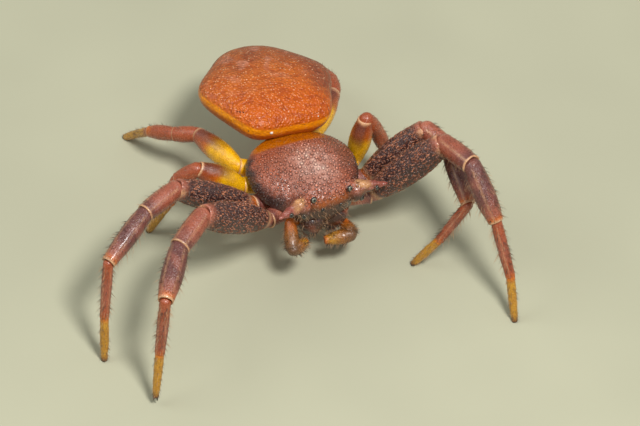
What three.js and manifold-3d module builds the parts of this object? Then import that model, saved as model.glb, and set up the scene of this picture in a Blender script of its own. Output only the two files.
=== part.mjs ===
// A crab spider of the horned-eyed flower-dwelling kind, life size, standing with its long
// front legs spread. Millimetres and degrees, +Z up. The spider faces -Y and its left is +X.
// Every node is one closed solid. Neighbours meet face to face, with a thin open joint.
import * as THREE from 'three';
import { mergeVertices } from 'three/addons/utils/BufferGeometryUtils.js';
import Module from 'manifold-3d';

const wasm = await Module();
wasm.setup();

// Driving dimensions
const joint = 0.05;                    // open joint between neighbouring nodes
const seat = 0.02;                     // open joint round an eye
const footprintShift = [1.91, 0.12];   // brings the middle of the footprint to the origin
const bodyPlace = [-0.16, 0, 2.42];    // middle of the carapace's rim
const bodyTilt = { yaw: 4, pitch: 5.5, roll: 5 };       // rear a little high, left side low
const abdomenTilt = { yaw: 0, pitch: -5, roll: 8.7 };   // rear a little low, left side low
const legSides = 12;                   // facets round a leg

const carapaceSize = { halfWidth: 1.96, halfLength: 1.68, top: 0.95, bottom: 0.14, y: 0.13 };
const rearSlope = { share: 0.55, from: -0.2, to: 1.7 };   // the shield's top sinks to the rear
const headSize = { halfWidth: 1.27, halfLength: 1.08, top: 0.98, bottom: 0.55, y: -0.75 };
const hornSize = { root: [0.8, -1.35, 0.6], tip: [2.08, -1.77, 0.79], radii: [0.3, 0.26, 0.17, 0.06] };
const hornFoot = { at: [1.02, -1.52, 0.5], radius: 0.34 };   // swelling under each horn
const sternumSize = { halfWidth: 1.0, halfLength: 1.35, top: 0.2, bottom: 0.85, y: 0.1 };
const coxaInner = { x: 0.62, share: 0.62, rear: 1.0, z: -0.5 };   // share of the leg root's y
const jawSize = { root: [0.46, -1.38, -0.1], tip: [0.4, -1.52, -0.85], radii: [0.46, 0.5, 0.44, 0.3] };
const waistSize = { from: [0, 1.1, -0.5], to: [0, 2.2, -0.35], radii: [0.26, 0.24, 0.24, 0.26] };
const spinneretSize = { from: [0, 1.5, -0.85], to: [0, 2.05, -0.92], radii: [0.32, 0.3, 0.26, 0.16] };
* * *
**Short problem**
Go through the listing above and restate it word for word.

**Answer to the task**
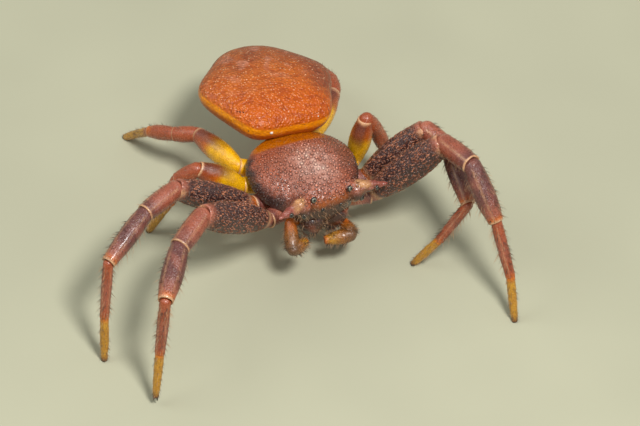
What three.js and manifold-3d module builds the parts of this object? Then import that model, saved as model.glb, and set up the scene of this picture in a Blender script of its own. Output only the two files.
=== part.mjs ===
// A crab spider of the horned-eyed flower-dwelling kind, life size, standing with its long
// front legs spread. Millimetres and degrees, +Z up. The spider faces -Y and its left is +X.
// Every node is one closed solid. Neighbours meet face to face, with a thin open joint.
import * as THREE from 'three';
import { mergeVertices } from 'three/addons/utils/BufferGeometryUtils.js';
import Module from 'manifold-3d';

const wasm = await Module();
wasm.setup();

// Driving dimensions
const joint = 0.05;                    // open joint between neighbouring nodes
const seat = 0.02;                     // open joint round an eye
const footprintShift = [1.91, 0.12];   // brings the middle of the footprint to the origin
const bodyPlace = [-0.16, 0, 2.42];    // middle of the carapace's rim
const bodyTilt = { yaw: 4, pitch: 5.5, roll: 5 };       // rear a little high, left side low
const abdomenTilt = { yaw: 0, pitch: -5, roll: 8.7 };   // rear a little low, left side low
const legSides = 12;                   // facets round a leg

const carapaceSize = { halfWidth: 1.96, halfLength: 1.68, top: 0.95, bottom: 0.14, y: 0.13 };
const rearSlope = { share: 0.55, from: -0.2, to: 1.7 };   // the shield's top sinks to the rear
const headSize = { halfWidth: 1.27, halfLength: 1.08, top: 0.98, bottom: 0.55, y: -0.75 };
const hornSize = { root: [0.8, -1.35, 0.6], tip: [2.08, -1.77, 0.79], radii: [0.3, 0.26, 0.17, 0.06] };
const hornFoot = { at: [1.02, -1.52, 0.5], radius: 0.34 };   // swelling under each horn
const sternumSize = { halfWidth: 1.0, halfLength: 1.35, top: 0.2, bottom: 0.85, y: 0.1 };
const coxaInner = { x: 0.62, share: 0.62, rear: 1.0, z: -0.5 };   // share of the leg root's y
const jawSize = { root: [0.46, -1.38, -0.1], tip: [0.4, -1.52, -0.85], radii: [0.46, 0.5, 0.44, 0.3] };
const waistSize = { from: [0, 1.1, -0.5], to: [0, 2.2, -0.35], radii: [0.26, 0.24, 0.24, 0.26] };
const spinneretSize = { from: [0, 1.5, -0.85], to: [0, 2.05, -0.92], radii: [0.32, 0.3, 0.26, 0.16] };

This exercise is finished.